First it was falling oil prices that plagued Nigeria, then came inflation, power shortages, and a humanitarian crisis in the north.

“Suddenly, we’re a poor country,” Nigerian President Muhammadu Buhari said on Aug. 11 in Abuja, the nation’s capital.

“Before we came to office, petroleum sold for about $100 per barrel. Then it crashed to $37, and now oscillates between $40 and $45 per barrel.”

By the end of the month it’s likely Nigeria will officially enter a recession.

Adding insult to injury, this week the International Monetary Fund said that South Africa overtook Nigeria as Africa’s biggest economy in dollar terms — a result of the anaemic naira.

“Both countries are experiencing difficulties, but Nigeria is taking a more slower pace to recover. I don’t think Nigeria can regain its position anytime soon,” Manji Cheto, Sub-Saharan Africa analyst at London-based Teneo Holdings, told AFP.

That’s because Nigeria’s problems, a result of decades of mismanagement, have no easy fix.

Just a few months ago, Nigeria was the number one oil exporter on the continent.

Not anymore. According to figures released Aug. 12 by OPEC, Nigeria is now producing just 1.5 million barrels per day, compared with Angola which is pumping out 1.7 million.

Militant attacks on oil infrastructure in the increasingly volatile southern swamplands are to blame.

The Niger Delta Avengers, a new armed group fighting for political autonomy and a bigger cut of oil revenues, have been bombing pipelines since the beginning of 2016.

They have vowed not to stop until their demands are met.

Today Nigeria is an economic heavyweight on the back foot, with its economy not fit enough to survive this round of blows exposing its structural issues.

Now the country is literally sinking into darkness.

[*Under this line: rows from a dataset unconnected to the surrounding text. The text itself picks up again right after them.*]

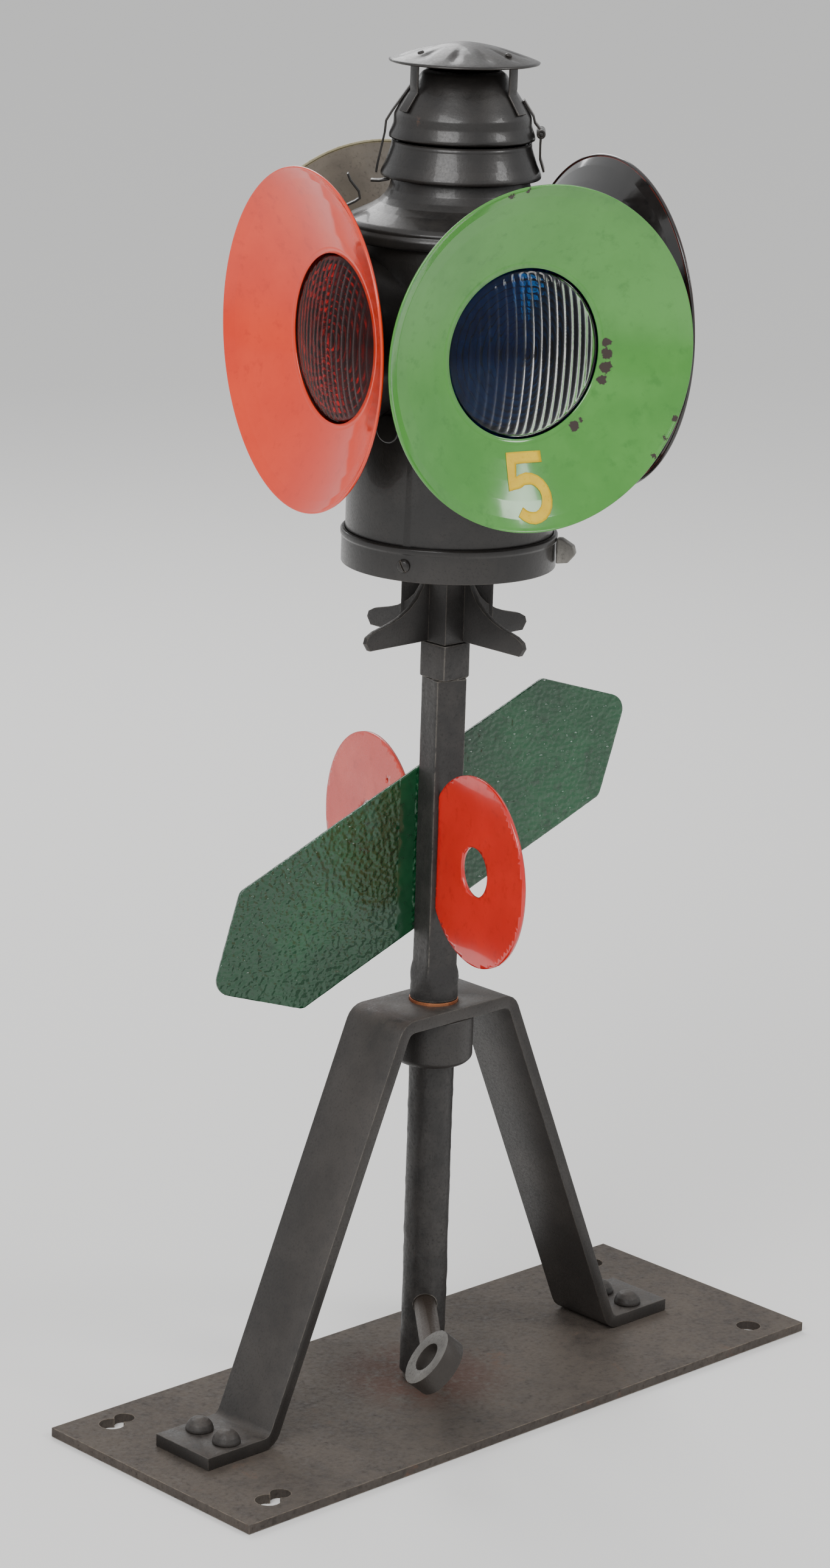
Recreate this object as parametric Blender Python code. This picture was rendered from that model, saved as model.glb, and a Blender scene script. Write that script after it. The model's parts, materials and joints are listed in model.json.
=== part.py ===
"""Low switch stand with target vanes and a four-lens switch lamp.

Metres, +Z up. The spindle's axis is the Z axis and the base plate's underside is z = 0.
Run with: blender --background --python part.py
"""
from math import atan2, cos, degrees, pi, radians, sin, sqrt

import bmesh
import bpy
from mathutils import Matrix, Vector

# ---------------------------------------------------------------- clearances
REST_GAP = 0.0003            # between faces that rest on each other
RUN_GAP = 0.0004             # between a shaft and its bore

# ---------------------------------------------------------------- stand
PLATE_LENGTH = 0.6096
PLATE_WIDTH = 0.2286
PLATE_THICK = 0.0072
PLATE_SHIFT_X = 0.0149       # the plate's middle, seen from the spindle
PLATE_SHIFT_Y = -0.0067
BOLT_HOLE = 0.020
BOLT_HOLE_INSET_X = 0.040
BOLT_HOLE_INSET_Y = 0.024
SECOND_HOLE = 0.016          # drilled beside each left bolt hole, running into it
SECOND_HOLE_SHIFT_X = 0.0150
SECOND_HOLE_SHIFT_Y = 0.0030

YOKE_WIDTH = 0.0606
YOKE_THICK = 0.0100
YOKE_TOP = 0.3220
YOKE_FOOT_END = 0.2508
YOKE_FOOT_BEND = 0.1860
YOKE_TOP_HALF = 0.0560
YOKE_BEND = 0.0170           # outer bend radius
RIVET_X = 0.2200
RIVET_PITCH = 0.0310
RIVET_SHANK = 0.0110
RIVET_HEAD = 0.0220
RIVET_HEAD_RISE = 0.0100

BOSS_OUTER = 0.0630
BOSS_LENGTH = 0.0380
BOSS_ROUND = 0.0040
BUSH_WALL = 0.0010
BUSH_PROUD = 0.0022          # how far the bush stands above the yoke

# ---------------------------------------------------------------- spindle
SPINDLE_TURN = radians(-15.0)
SPINDLE_ROUND = 0.0352
SPINDLE_FOOT = 0.0125        # height of the spindle's lower end
STEP_PAD = 0.0300
BAR_SIDE = 0.0262
BAR_TOP = 0.5800
BAR_BLEND = 0.0200           # height over which round becomes square
BLOCK_SIDE = 0.0275
BLOCK_HEIGHT = 0.0276
TIP_TURN = radians(15.0)     # twist of the block and tip against the bar
TIP_SIDE = 0.0160
TIP_SIDE_TOP = 0.0150
TIP_HEIGHT = 0.0460

CRANK_HEIGHT = 0.0740
CRANK_AZIMUTH = radians(-115.3)
CRANK_RADIUS = 0.1320
CRANK_ROD = 0.0178
CRANK_EYE = 0.0480
CRANK_EYE_HOLE = 0.0240
CRANK_EYE_THICK = 0.0160
CRANK_EYE_ROLL = radians(40.0)
CRANK_EYE_CANT = radians(8.0)    # the eye is bent a little out of the rod's line
CRANK_NUT_FLATS = 0.0300
CRANK_NUT_THICK = 0.0160

# ---------------------------------------------------------------- vanes
VANE_SHEET = 0.0030
VANE_RISE = 0.1230           # the board's and the discs' middles above the yoke
VANE_HEIGHT = YOKE_TOP + VANE_RISE
BOARD_SHIFT = -0.0060
BOARD_TILT = radians(29.0)
BOARD_HALF_WIDTH = 0.0570
BOARD_SHOULDER = 0.1475
BOARD_POINT = 0.0560         # how far the sharp point would pass the shoulder
BOARD_POINT_ROUND = 0.0120
DISC_RADIUS = 0.0735
DISC_HOLE = 0.0385
DISC_CHORD = 0.0580          # distance of the cut side from the disc's middle
DISC_FRONT_SHIFT = -0.0075
DISC_REAR_SHIFT = -0.0190

# ---------------------------------------------------------------- lamp
SOCKET_SIDE = 0.0232
SOCKET_FIN_REACH = 0.0640
SOCKET_FIN_THICK = 0.0040
SOCKET_PLATE_WIDTH = 0.0700
SOCKET_PLATE_SET = 0.0185    # distance of the back plate from the axis
SOCKET_FLANGE = 0.0780
SOCKET_RISE = 0.0620         # from the spindle block's top to the base ring

BODY_RADIUS = 0.0785
BODY_LENGTH = 0.2452         # from the base ring's lower edge to the body's top
LAMP_WALL = 0.0016
RING_BOTTOM = BAR_TOP + BLOCK_HEIGHT + SOCKET_RISE
RING_STEP = 0.0027           # how far the base ring stands out from the body
RING_RADIUS = BODY_RADIUS + RING_STEP
RING_HEIGHT = 0.0206
RING_BEAD = 0.0052
RING_FLOOR_RISE = 0.0046
FLOOR_THICK = 0.0020
BODY_TOP = RING_BOTTOM + BODY_LENGTH
SHOULDER_STEP = 0.0080
SHOULDER_RADIUS = BODY_RADIUS + SHOULDER_STEP
SHOULDER_EDGE = 0.0075
SHOULDER_RISE = 0.0162
SHOULDER_CREST = BODY_TOP + SHOULDER_RISE
NECK_RADIUS = 0.0520
NECK_START_RISE = 0.0372     # neck and band heights are counted from the body's top
NECK_START = BODY_TOP + NECK_START_RISE
NECK_TOP_RISE = 0.0702
NECK_TOP = BODY_TOP + NECK_TOP_RISE
BAND_RADIUS = 0.0595
BAND_TOP_RADIUS = 0.0519
BAND_RISE = 0.0462
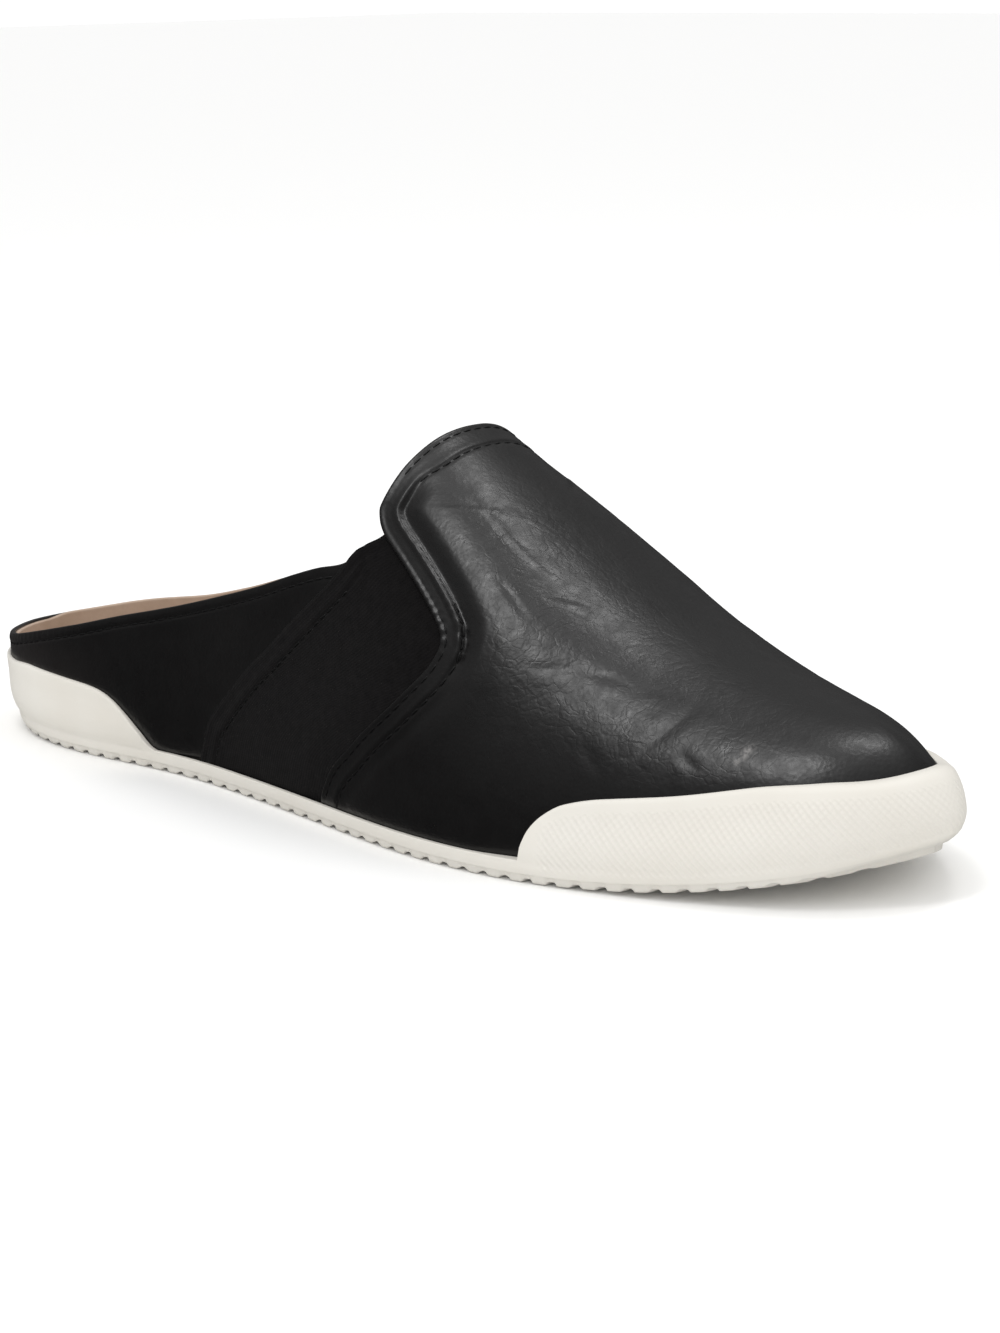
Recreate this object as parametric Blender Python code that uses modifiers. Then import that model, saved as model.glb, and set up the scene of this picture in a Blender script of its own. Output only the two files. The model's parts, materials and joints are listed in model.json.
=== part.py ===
"""Slip-on sneaker mule, right shoe, in metres.

Three pieces: a moulded rubber sole whose toe and heel bumpers are one with it,
a hollow upper that is open at the collar, behind the heel's rim and underneath,
and a footbed. All three are lofted from one last: the sole's outline gives the
foot of each section, a ridge line gives its top, and a superellipse joins them.

Heel to toe is +X, up is +Z, the inner (medial) side is +Y and the outer
(lateral) side is -Y. The origin is the middle of the footprint's box, on the floor.
"""

import math

import bmesh
import bpy
import numpy as np
from mathutils import Matrix

MM = 0.001

# ---- Driving sizes ---------------------------------------------------------
LENGTH = 0.268  # sole, heel to toe
BALL = 0.089  # sole width across the ball of the foot
TOE_SPRING = 0.0101  # lift of the sole's tip above the floor
SPRING_START = 0.70  # share of LENGTH where the lift begins
SPRING_POWER = 2.6  # how late the lift rises
BED = 0.0035  # floor of the cup above the sole's underside
SEAT = 0.0040  # foot of the upper above the sole's underside
GAP = 0.0003  # clearance where two pieces meet
WALL_GAP = 0.0004  # clearance between the upper and the rubber around it
LIP = 0.0045  # top of the rubber edge between the bumpers
UPPER_WALL = 0.0020  # leather, lining and stiffener together
TOE_BACK = 0.0189  # how far the ridge ends behind the tip
TOE_REACH = 0.060  # length of the toe's rounding, from above
HEEL_RUN = 0.0283  # how far the ridge starts ahead of the heel
HEEL_REACH = 0.070  # length of the heel's rounding, from above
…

Electricity production, which already was faltering before the crisis, barely reached 2500mW for its 170 million inhabitants, according to local reports, thanks to oil militants sabotaging the lines that fuel the gas-powered stations.

Vice President Yemi Osinbajo, tried to reassure the representatives of the Lagos Chamber of Commerce and Industry on Aug. 11, promising that “great” effort is being put into improving non-oil revenues.

In the streets of Lagos, posters on the street remind people that not paying taxes is a crime.

Nigeria loses too much to corruption, with Oxfam, an organization focused on ending global poverty, reporting that Nigeria loses the equivalent of 12 per cent of its GDP in illicit channels — the largest share of any African country.

In his speech, Osinbajo reiterated his commitment to diversifying Nigeria’s crude-addicted economy with a focus on agriculture to avoid costly imports.

Another solution is looking to private business.

Aliko Dangote, the richest man in Africa, is building a gigantic refinery project that could inject the economy with much-needed energy, according to BMI Research.

“We expect that the development of a massive refinery by the Dangote Group will lead to a sharp improvement in the current account deficit from 2018 onwards,” the consultancy said in an August note.

Still, Dangote has to convince wary investors to back his project.

Last week, the Transnational Corp. of Nigeria, a giant company whose interests range from agriculture to energy, said it hadn’t attracted enough funding and was consequently suspending plans to build one of the largest power plants in the country (1,000 MW).

“The priority now is to restore credibility,” Cheto said, explaining that Buhari needs to implement his economic policies with some more urgency.

“When it takes one year to implement what you said, don’t expect confidence from the investors.”

While Nigeria will still be an economic powerhouse for years to come, in the foreseeable future its once-skyrocketing growth will be subdued.

As one IMF analyst put it in July: “Nigeria is in a particularly difficult situation.”